- [EXERCISE DESCRIPTION]
Below are some records: retype them all exactly, but not the pictures.

+ + + + + + +

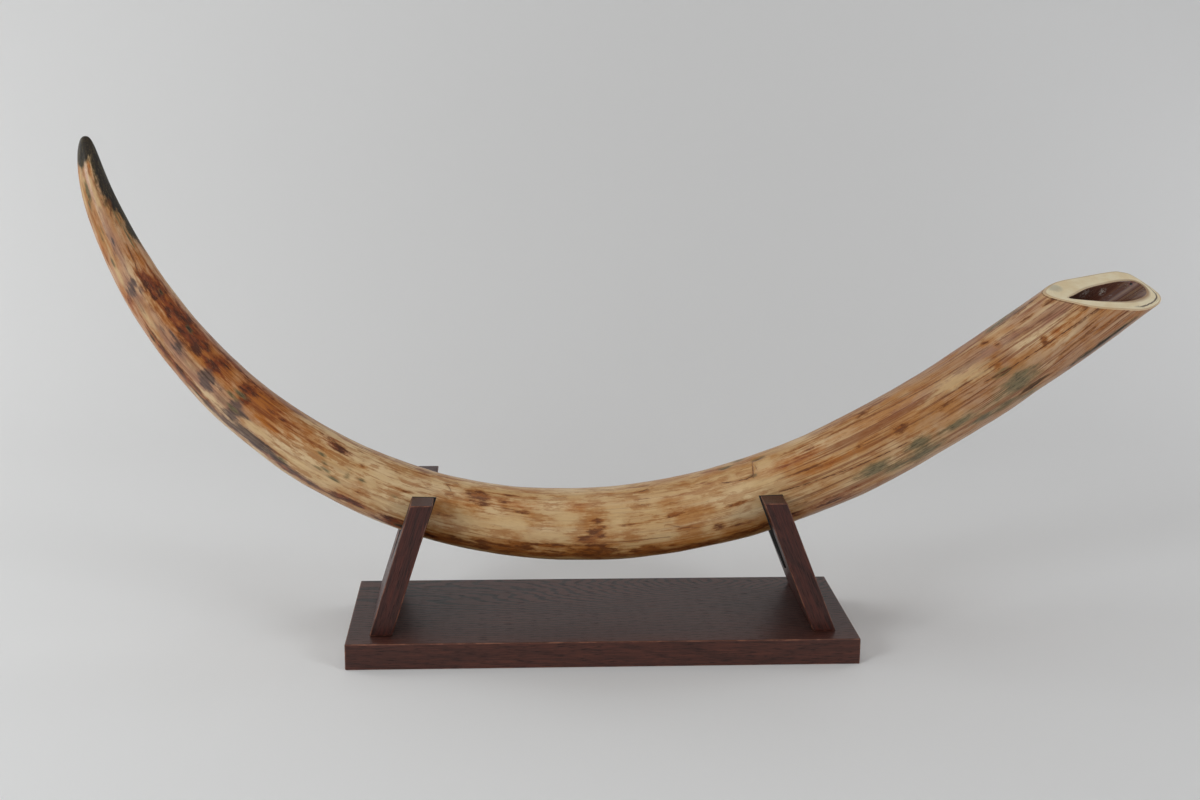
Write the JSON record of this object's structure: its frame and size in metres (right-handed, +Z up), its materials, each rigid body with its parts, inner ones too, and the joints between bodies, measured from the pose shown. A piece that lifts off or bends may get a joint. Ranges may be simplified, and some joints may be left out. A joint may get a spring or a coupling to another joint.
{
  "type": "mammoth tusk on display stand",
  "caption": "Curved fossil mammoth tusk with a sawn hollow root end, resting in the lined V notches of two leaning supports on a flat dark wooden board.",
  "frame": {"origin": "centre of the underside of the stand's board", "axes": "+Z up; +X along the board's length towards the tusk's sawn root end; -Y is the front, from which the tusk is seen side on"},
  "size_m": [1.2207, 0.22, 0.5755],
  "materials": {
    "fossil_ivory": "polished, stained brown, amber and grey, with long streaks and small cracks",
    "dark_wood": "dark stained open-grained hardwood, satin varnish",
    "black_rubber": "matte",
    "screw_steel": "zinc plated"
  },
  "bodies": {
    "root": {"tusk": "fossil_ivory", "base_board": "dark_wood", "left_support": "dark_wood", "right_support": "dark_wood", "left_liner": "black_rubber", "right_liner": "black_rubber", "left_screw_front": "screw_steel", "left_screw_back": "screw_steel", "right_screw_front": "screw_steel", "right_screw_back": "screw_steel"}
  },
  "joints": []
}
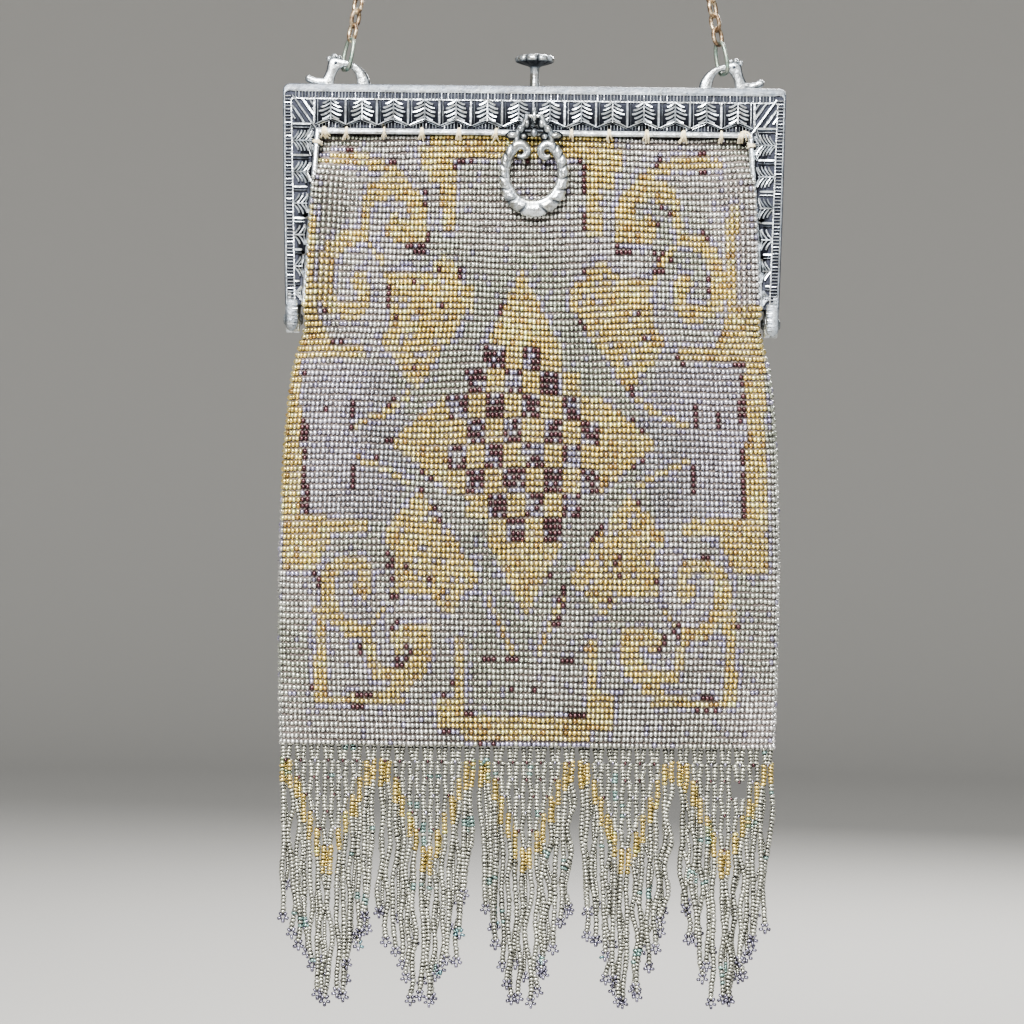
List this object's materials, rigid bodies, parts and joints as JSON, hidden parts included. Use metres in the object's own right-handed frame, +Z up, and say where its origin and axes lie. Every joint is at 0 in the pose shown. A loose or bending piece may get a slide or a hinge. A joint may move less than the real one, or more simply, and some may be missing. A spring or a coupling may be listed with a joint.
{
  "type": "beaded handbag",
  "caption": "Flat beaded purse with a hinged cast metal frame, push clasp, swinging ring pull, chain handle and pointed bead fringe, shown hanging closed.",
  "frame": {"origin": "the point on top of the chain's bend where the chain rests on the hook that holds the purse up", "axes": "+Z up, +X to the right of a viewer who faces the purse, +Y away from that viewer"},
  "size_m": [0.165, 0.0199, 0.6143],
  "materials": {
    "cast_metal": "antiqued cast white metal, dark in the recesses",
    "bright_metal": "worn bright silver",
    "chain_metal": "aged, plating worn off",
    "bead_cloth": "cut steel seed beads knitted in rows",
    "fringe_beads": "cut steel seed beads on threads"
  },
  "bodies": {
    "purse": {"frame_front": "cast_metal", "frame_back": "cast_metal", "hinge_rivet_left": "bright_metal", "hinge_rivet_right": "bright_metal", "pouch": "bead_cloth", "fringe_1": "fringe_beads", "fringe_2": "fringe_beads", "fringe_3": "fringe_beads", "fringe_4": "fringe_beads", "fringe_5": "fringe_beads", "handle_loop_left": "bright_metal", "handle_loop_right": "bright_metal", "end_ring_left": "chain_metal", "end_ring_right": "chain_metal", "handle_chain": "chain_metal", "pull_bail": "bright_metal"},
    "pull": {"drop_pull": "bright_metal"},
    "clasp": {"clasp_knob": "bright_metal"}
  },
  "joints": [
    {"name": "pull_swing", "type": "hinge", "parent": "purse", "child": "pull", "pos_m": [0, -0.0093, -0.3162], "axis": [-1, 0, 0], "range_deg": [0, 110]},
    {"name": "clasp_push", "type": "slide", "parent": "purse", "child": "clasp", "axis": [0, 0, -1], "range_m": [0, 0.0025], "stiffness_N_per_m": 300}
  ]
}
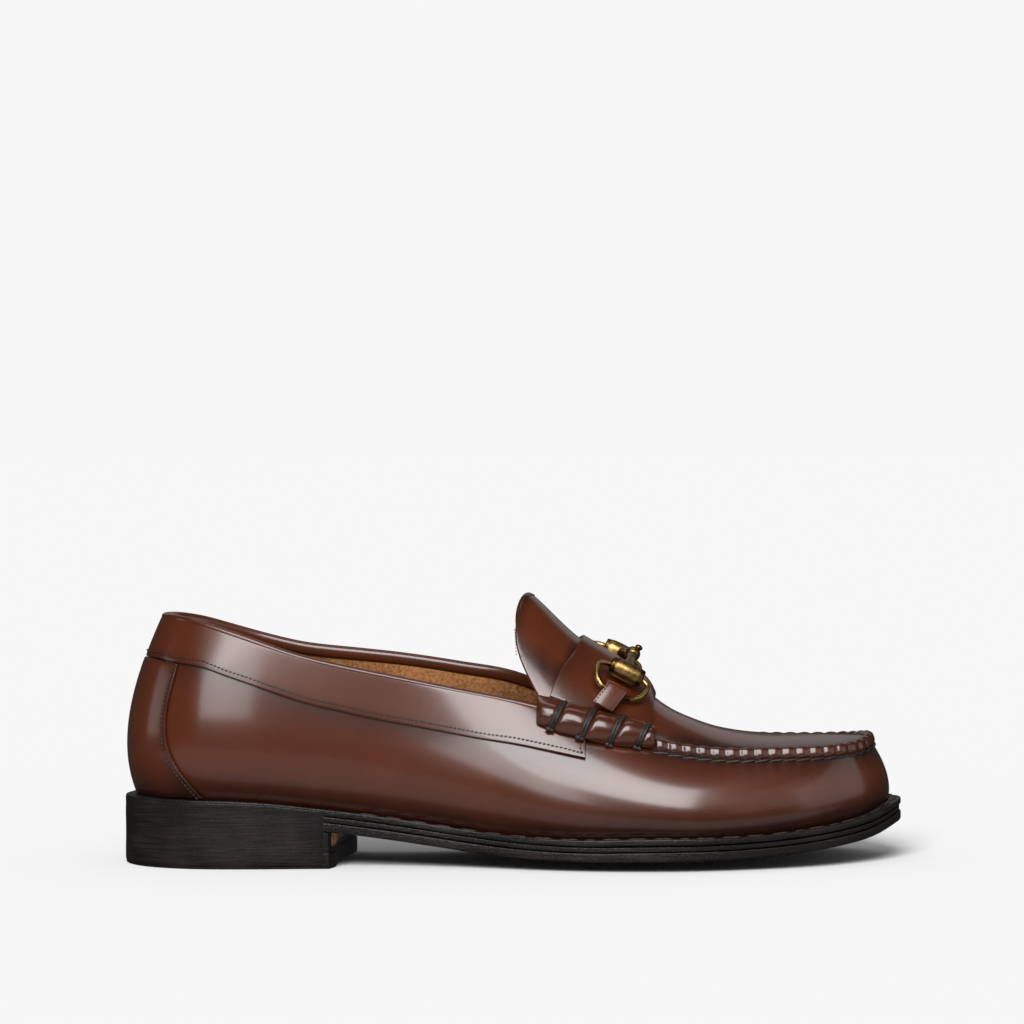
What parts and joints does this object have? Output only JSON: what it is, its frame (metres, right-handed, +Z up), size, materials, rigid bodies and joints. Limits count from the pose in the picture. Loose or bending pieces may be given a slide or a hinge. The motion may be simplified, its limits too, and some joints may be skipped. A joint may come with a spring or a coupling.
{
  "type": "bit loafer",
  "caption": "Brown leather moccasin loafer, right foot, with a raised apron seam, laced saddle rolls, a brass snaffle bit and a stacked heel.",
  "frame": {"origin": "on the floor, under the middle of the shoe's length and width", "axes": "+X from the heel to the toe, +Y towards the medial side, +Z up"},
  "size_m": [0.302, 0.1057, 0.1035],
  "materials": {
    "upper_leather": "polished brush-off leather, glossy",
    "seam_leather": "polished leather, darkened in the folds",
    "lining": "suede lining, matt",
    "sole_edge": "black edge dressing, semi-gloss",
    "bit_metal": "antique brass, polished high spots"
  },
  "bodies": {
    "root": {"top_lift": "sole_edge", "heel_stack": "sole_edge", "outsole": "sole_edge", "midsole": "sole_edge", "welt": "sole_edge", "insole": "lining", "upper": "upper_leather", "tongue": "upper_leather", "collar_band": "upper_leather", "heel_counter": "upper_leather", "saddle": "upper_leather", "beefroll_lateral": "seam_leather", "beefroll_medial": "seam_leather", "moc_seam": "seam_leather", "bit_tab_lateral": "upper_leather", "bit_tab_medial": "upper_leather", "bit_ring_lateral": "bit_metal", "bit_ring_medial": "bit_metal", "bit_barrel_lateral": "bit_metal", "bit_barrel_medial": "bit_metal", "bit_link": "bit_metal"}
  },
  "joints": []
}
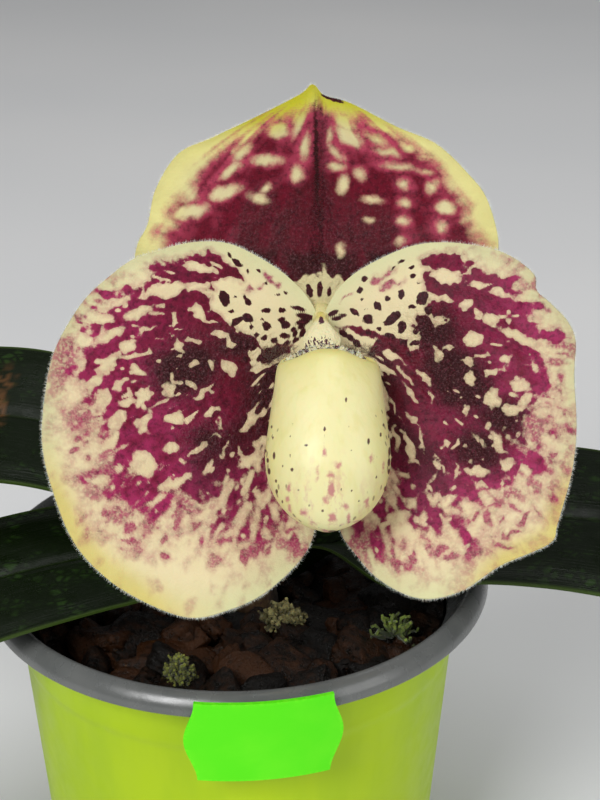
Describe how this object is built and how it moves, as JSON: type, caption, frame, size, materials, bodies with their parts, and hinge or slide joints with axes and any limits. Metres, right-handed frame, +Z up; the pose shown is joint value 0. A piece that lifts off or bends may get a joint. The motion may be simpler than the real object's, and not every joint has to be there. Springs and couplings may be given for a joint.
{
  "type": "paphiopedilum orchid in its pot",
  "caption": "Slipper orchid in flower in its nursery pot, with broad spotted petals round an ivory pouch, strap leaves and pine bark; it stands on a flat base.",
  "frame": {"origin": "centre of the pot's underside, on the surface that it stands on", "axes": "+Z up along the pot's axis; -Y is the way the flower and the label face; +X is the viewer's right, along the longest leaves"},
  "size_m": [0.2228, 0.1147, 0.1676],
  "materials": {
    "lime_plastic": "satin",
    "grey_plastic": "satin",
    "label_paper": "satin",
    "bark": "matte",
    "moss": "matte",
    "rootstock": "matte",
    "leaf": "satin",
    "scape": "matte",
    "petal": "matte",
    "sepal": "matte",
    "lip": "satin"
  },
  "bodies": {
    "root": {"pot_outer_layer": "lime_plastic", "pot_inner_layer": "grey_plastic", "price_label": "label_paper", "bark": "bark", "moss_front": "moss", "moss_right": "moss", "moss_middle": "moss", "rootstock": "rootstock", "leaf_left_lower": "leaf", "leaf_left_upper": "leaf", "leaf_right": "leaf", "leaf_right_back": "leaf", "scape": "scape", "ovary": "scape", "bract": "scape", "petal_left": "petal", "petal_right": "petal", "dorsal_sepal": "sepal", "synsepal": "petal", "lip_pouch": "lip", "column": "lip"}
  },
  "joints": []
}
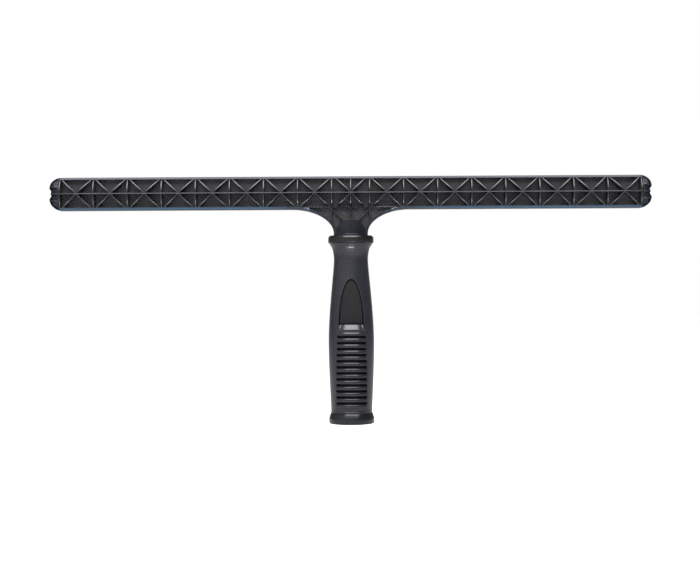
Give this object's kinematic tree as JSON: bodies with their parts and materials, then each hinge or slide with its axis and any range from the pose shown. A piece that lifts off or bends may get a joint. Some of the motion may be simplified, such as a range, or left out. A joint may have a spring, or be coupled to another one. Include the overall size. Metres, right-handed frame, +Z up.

+ + + + + + +

- [PROBLEM SOLUTION]
Write the JSON record of this object's structure: its frame and size in metres (right-handed, +Z up), its materials, each rigid body with its parts, inner ones too, and the joints between bodies, measured from the pose shown. A piece that lifts off or bends may get a joint. Ranges may be simplified, and some joints may be left out. A joint may get a spring or a coupling to another joint.
{
  "type": "mammoth tusk on display stand",
  "caption": "Curved fossil mammoth tusk with a sawn hollow root end, resting in the lined V notches of two leaning supports on a flat dark wooden board.",
  "frame": {"origin": "centre of the underside of the stand's board", "axes": "+Z up; +X along the board's length towards the tusk's sawn root end; -Y is the front, from which the tusk is seen side on"},
  "size_m": [1.2207, 0.22, 0.5755],
  "materials": {
    "fossil_ivory": "polished, stained brown, amber and grey, with long streaks and small cracks",
    "dark_wood": "dark stained open-grained hardwood, satin varnish",
    "black_rubber": "matte",
    "screw_steel": "zinc plated"
  },
  "bodies": {
    "root": {"tusk": "fossil_ivory", "base_board": "dark_wood", "left_support": "dark_wood", "right_support": "dark_wood", "left_liner": "black_rubber", "right_liner": "black_rubber", "left_screw_front": "screw_steel", "left_screw_back": "screw_steel", "right_screw_front": "screw_steel", "right_screw_back": "screw_steel"}
  },
  "joints": []
}
List this object's materials, rigid bodies, parts and joints as JSON, hidden parts included. Use metres in the object's own right-handed frame, +Z up, and say where its origin and axes lie. Every joint is at 0 in the pose shown. A loose or bending piece may get a slide or a hinge. A joint may move less than the real one, or more simply, and some may be missing. A spring or a coupling may be listed with a joint.
{
  "type": "beaded handbag",
  "caption": "Flat beaded purse with a hinged cast metal frame, push clasp, swinging ring pull, chain handle and pointed bead fringe, shown hanging closed.",
  "frame": {"origin": "the point on top of the chain's bend where the chain rests on the hook that holds the purse up", "axes": "+Z up, +X to the right of a viewer who faces the purse, +Y away from that viewer"},
  "size_m": [0.165, 0.0199, 0.6143],
  "materials": {
    "cast_metal": "antiqued cast white metal, dark in the recesses",
    "bright_metal": "worn bright silver",
    "chain_metal": "aged, plating worn off",
    "bead_cloth": "cut steel seed beads knitted in rows",
    "fringe_beads": "cut steel seed beads on threads"
  },
  "bodies": {
    "purse": {"frame_front": "cast_metal", "frame_back": "cast_metal", "hinge_rivet_left": "bright_metal", "hinge_rivet_right": "bright_metal", "pouch": "bead_cloth", "fringe_1": "fringe_beads", "fringe_2": "fringe_beads", "fringe_3": "fringe_beads", "fringe_4": "fringe_beads", "fringe_5": "fringe_beads", "handle_loop_left": "bright_metal", "handle_loop_right": "bright_metal", "end_ring_left": "chain_metal", "end_ring_right": "chain_metal", "handle_chain": "chain_metal", "pull_bail": "bright_metal"},
    "pull": {"drop_pull": "bright_metal"},
    "clasp": {"clasp_knob": "bright_metal"}
  },
  "joints": [
    {"name": "pull_swing", "type": "hinge", "parent": "purse", "child": "pull", "pos_m": [0, -0.0093, -0.3162], "axis": [-1, 0, 0], "range_deg": [0, 110]},
    {"name": "clasp_push", "type": "slide", "parent": "purse", "child": "clasp", "axis": [0, 0, -1], "range_m": [0, 0.0025], "stiffness_N_per_m": 300}
  ]
}
What parts and joints does this object have? Output only JSON: what it is, its frame (metres, right-handed, +Z up), size, materials, rigid bodies and joints. Limits count from the pose in the picture. Loose or bending pieces may be given a slide or a hinge. The motion may be simplified, its limits too, and some joints may be skipped. A joint may come with a spring or a coupling.
{
  "type": "bit loafer",
  "caption": "Brown leather moccasin loafer, right foot, with a raised apron seam, laced saddle rolls, a brass snaffle bit and a stacked heel.",
  "frame": {"origin": "on the floor, under the middle of the shoe's length and width", "axes": "+X from the heel to the toe, +Y towards the medial side, +Z up"},
  "size_m": [0.302, 0.1057, 0.1035],
  "materials": {
    "upper_leather": "polished brush-off leather, glossy",
    "seam_leather": "polished leather, darkened in the folds",
    "lining": "suede lining, matt",
    "sole_edge": "black edge dressing, semi-gloss",
    "bit_metal": "antique brass, polished high spots"
  },
  "bodies": {
    "root": {"top_lift": "sole_edge", "heel_stack": "sole_edge", "outsole": "sole_edge", "midsole": "sole_edge", "welt": "sole_edge", "insole": "lining", "upper": "upper_leather", "tongue": "upper_leather", "collar_band": "upper_leather", "heel_counter": "upper_leather", "saddle": "upper_leather", "beefroll_lateral": "seam_leather", "beefroll_medial": "seam_leather", "moc_seam": "seam_leather", "bit_tab_lateral": "upper_leather", "bit_tab_medial": "upper_leather", "bit_ring_lateral": "bit_metal", "bit_ring_medial": "bit_metal", "bit_barrel_lateral": "bit_metal", "bit_barrel_medial": "bit_metal", "bit_link": "bit_metal"}
  },
  "joints": []
}
Describe how this object is built and how it moves, as JSON: type, caption, frame, size, materials, bodies with their parts, and hinge or slide joints with axes and any limits. Metres, right-handed frame, +Z up; the pose shown is joint value 0. A piece that lifts off or bends may get a joint. The motion may be simpler than the real object's, and not every joint has to be there. Springs and couplings may be given for a joint.
{
  "type": "paphiopedilum orchid in its pot",
  "caption": "Slipper orchid in flower in its nursery pot, with broad spotted petals round an ivory pouch, strap leaves and pine bark; it stands on a flat base.",
  "frame": {"origin": "centre of the pot's underside, on the surface that it stands on", "axes": "+Z up along the pot's axis; -Y is the way the flower and the label face; +X is the viewer's right, along the longest leaves"},
  "size_m": [0.2228, 0.1147, 0.1676],
  "materials": {
    "lime_plastic": "satin",
    "grey_plastic": "satin",
    "label_paper": "satin",
    "bark": "matte",
    "moss": "matte",
    "rootstock": "matte",
    "leaf": "satin",
    "scape": "matte",
    "petal": "matte",
    "sepal": "matte",
    "lip": "satin"
  },
  "bodies": {
    "root": {"pot_outer_layer": "lime_plastic", "pot_inner_layer": "grey_plastic", "price_label": "label_paper", "bark": "bark", "moss_front": "moss", "moss_right": "moss", "moss_middle": "moss", "rootstock": "rootstock", "leaf_left_lower": "leaf", "leaf_left_upper": "leaf", "leaf_right": "leaf", "leaf_right_back": "leaf", "scape": "scape", "ovary": "scape", "bract": "scape", "petal_left": "petal", "petal_right": "petal", "dorsal_sepal": "sepal", "synsepal": "petal", "lip_pouch": "lip", "column": "lip"}
  },
  "joints": []
}
Give this object's kinematic tree as JSON: bodies with their parts and materials, then each hinge or slide with its axis and any range from the pose shown. A piece that lifts off or bends may get a joint. Some of the motion may be simplified, such as a range, or left out. A joint may have a spring, or be coupled to another one. Include the overall size. Metres, right-handed frame, +Z up.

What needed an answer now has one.